Le Christ répond « en vérité, Je te le dis, aujourd’hui, tu seras avec moi dans le paradis. » Le brigand va passer de l’histoire à l’éternité. Ce dialogue est si fort que nous  l’évoquons à chaque liturgie, dans la prière que nous disons ensemble avant de communier.

Quand nous prions pour nos défunts, quand nous demandons à Dieu d’accorder le repos éternel à l’âme de ses serviteurs, notre prière se situe dans l’histoire. Dieu, Lui, Se situe dans l’Eternité. Nos prières sont donc reçues dans l’éternité, par notre Créateur qui est hors du temps. Cela signifie que Dieu qui connaît notre passé, notre présent et notre avenir prend toutes nos prières en compte. En poussant le raisonnement jusqu’au bout, cela signifie que le défunt qui est déjà dans l’éternité bénéficie des prières passées et à venir. Elles sont à venir pour nous, elles sont hors du temps pour eux.

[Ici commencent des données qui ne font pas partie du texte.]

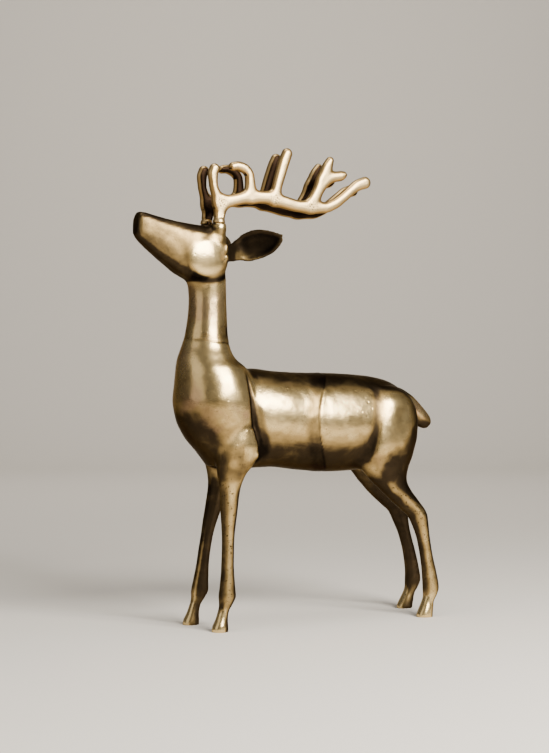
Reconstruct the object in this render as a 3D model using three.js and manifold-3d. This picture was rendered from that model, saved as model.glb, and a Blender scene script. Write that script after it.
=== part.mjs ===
// A cast aluminium reindeer standing with its muzzle raised.
// Millimetres, +Z up. The head looks along -X, so the left flank is on the -Y side.
import * as THREE from 'three';
import { mergeVertices } from 'three/addons/utils/BufferGeometryUtils.js';
import Module from 'manifold-3d';

const wasm = await Module();
wasm.setup();

// Driving sizes
const statueHeight = 800;       // floor to the highest antler tip
const antlerThickness = 14;     // the antlers are flat plates
const antlerEdgeRounding = 3;   // how far the plates' edges are rounded over
const antlerDroop = 2;          // degrees that the right antler sinks to the rear
const tenonDiameter = 10;       // round root of an antler, set into the skull
const tenonDepth = 14;
const pedicleDiameter = 24;     // raised collar that the antler stands on
const collarRise = 8.5;         // how far the collar stands out of the crown
const socketFloor = 8;          // metal left under the socket
const antlerFootHeight = 7;     // round foot of an antler, above its seat
const fitClearance = 0.3;       // air all round a tenon and under its shoulder
const earWall = 4.5;            // wall of the scooped ear

// Every proportion of the animal below is drawn for a statue this many units tall.
const drawnHeight = 800;
const unit = statueHeight / drawnHeight;

const brass = new THREE.MeshStandardMaterial({ color: '#b3935a', roughness: 0.38, metalness: 0.9 });
const paleBrass = new THREE.MeshStandardMaterial({ color: '#d8c39a', roughness: 0.34, metalness: 0.9 });

// Stations: each row of a table is one hand-set section of a limb.

// [height, middle x, reach forward, reach back, half width]
const neckAndChest = [
  [600, 20, 24, 26, 25],
  [574, 18, 32, 32, 31],
  [548, 19, 31.5, 31.5, 31.5],
  [520, 18.5, 32.5, 32.5, 32.5],
  [490, 17, 35.5, 34.5, 35.5],
  [468, 19, 44, 35, 42],
  [448, 21, 52.5, 41, 51],
  [432, 24, 57.5, 58, 60],
  [405, 28, 63.5, 72, 69],
  [375, 30, 67.5, 78, 73],
  [346, 32, 64, 78, 71],
  [316, 36, 52, 68, 65],
  [290, 41, 34, 52, 55],
  [268, 44, 20, 34, 42],
];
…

Il n’est donc pas inutile de prier pour nos défunts, il n’est jamais trop tard, et ceux qui n’ont personne qui puisse prier pour eux sont « pris en charge » par les moines dont une des fonctions est de prier pour ceux pour qui personne d’autre ne prie. Rien ne nous empêche d’en faire autant.

N’oublions pas nos défunts. Prions aussi pour tous ceux qui sont oubliés. Ils le font pour nous, même si nous n’en sommes pas conscients. Faisons – le pour eux, à notre tour.